[start]

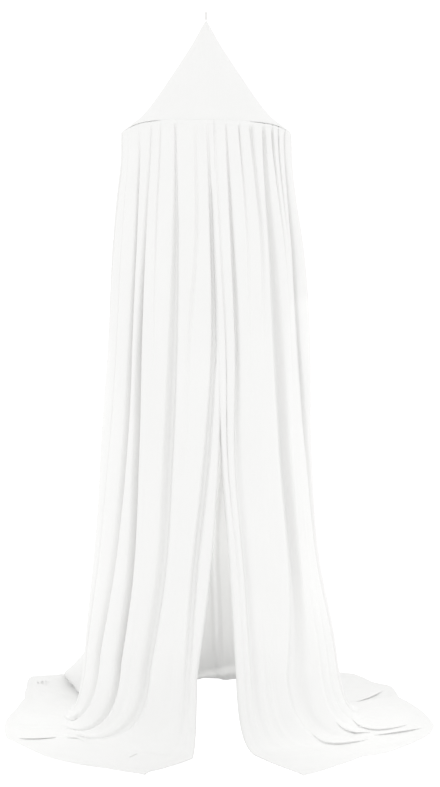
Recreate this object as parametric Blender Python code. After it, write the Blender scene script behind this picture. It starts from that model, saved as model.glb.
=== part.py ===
"""Bed canopy with hoop.

A cone of muslin on a hoop, and one gathered curtain that falls from the hoop, parts low down at the front
and lies spread out on the floor. Metres, +Z up, front towards -Y. The origin is where a hook carries the
hanging loop. Azimuths are degrees from the front, positive towards +X, and heights are above the floor.
"""

import math
from collections import namedtuple

import bmesh
import bpy
import numpy as np

HOOK_HEIGHT = 2.097
APEX_HEIGHT = 2.076
RIM_HEIGHT = 1.736
HOOP_RADIUS = 0.2425
HOOP_ROD_RADIUS = 0.003
SHEET = 0.002
FIT_GAP = 0.0003
CASING_INNER = HOOP_ROD_RADIUS + FIT_GAP
CASING_OUTER = CASING_INNER + SHEET
CASING_SLIT = math.radians(36)
CROWN_EDGE_ANGLE = math.radians(53)
CURTAIN_GAP = 0.001
CURTAIN_OVER_RIM = CASING_OUTER + CURTAIN_GAP + SHEET
CURTAIN_RIM_ANGLES = (42, 12, -20)
LOOP_CORD_RADIUS = 0.0015
LOOP_EYE_WIDTH = 0.009

RIM_STEPS = 40
CASING_STEPS = 8
HOOP_SIDES = 8
LOOP_STEPS = 20
LOOP_SIDES = 6
SHARP_ANGLE = math.radians(50)

# The hoop bows up a little where the cloth pulls it: azimuth, rise and half-width of each bow.
Bow = namedtuple("Bow", "azimuth rise spread")
RIM_BOWS = (
    Bow(-38, 0.007, 24),
    Bow(38, 0.003, 22),
)
CROWN_BOW_HEIGHT = 0.09

# Crown, outer face: height above the floor, radius. It runs straight from the tip and flares at the hoop.
Ring = namedtuple("Ring", "height radius")
CROWN_RINGS = (
    Ring(APEX_HEIGHT, 0.0),
    Ring(2.058, 0.011),
    Ring(2.017, 0.033),
    Ring(1.958, 0.069),
    Ring(1.899, 0.108),
    Ring(1.840, 0.148),
    Ring(1.800, 0.179),
    Ring(1.773, 0.206),
    Ring(1.756, 0.2285),
)
CROWN_LOBES = ((5, 0.0016, 0.7), (9, 0.0012, 2.1))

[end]

| Set problem |
Return all of the data precisely as it appears.

| Complete output |
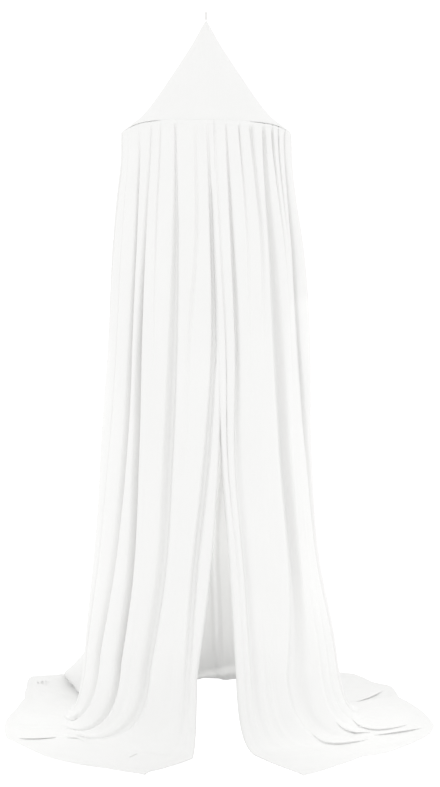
Recreate this object as parametric Blender Python code. After it, write the Blender scene script behind this picture. It starts from that model, saved as model.glb.
=== part.py ===
"""Bed canopy with hoop.

A cone of muslin on a hoop, and one gathered curtain that falls from the hoop, parts low down at the front
and lies spread out on the floor. Metres, +Z up, front towards -Y. The origin is where a hook carries the
hanging loop. Azimuths are degrees from the front, positive towards +X, and heights are above the floor.
"""

import math
from collections import namedtuple

import bmesh
import bpy
import numpy as np

HOOK_HEIGHT = 2.097
APEX_HEIGHT = 2.076
RIM_HEIGHT = 1.736
HOOP_RADIUS = 0.2425
HOOP_ROD_RADIUS = 0.003
SHEET = 0.002
FIT_GAP = 0.0003
CASING_INNER = HOOP_ROD_RADIUS + FIT_GAP
CASING_OUTER = CASING_INNER + SHEET
CASING_SLIT = math.radians(36)
CROWN_EDGE_ANGLE = math.radians(53)
CURTAIN_GAP = 0.001
CURTAIN_OVER_RIM = CASING_OUTER + CURTAIN_GAP + SHEET
CURTAIN_RIM_ANGLES = (42, 12, -20)
LOOP_CORD_RADIUS = 0.0015
LOOP_EYE_WIDTH = 0.009

RIM_STEPS = 40
CASING_STEPS = 8
HOOP_SIDES = 8
LOOP_STEPS = 20
LOOP_SIDES = 6
SHARP_ANGLE = math.radians(50)

# The hoop bows up a little where the cloth pulls it: azimuth, rise and half-width of each bow.
Bow = namedtuple("Bow", "azimuth rise spread")
RIM_BOWS = (
    Bow(-38, 0.007, 24),
    Bow(38, 0.003, 22),
)
CROWN_BOW_HEIGHT = 0.09

# Crown, outer face: height above the floor, radius. It runs straight from the tip and flares at the hoop.
Ring = namedtuple("Ring", "height radius")
CROWN_RINGS = (
    Ring(APEX_HEIGHT, 0.0),
    Ring(2.058, 0.011),
    Ring(2.017, 0.033),
    Ring(1.958, 0.069),
    Ring(1.899, 0.108),
    Ring(1.840, 0.148),
    Ring(1.800, 0.179),
    Ring(1.773, 0.206),
    Ring(1.756, 0.2285),
)
CROWN_LOBES = ((5, 0.0016, 0.7), (9, 0.0012, 2.1))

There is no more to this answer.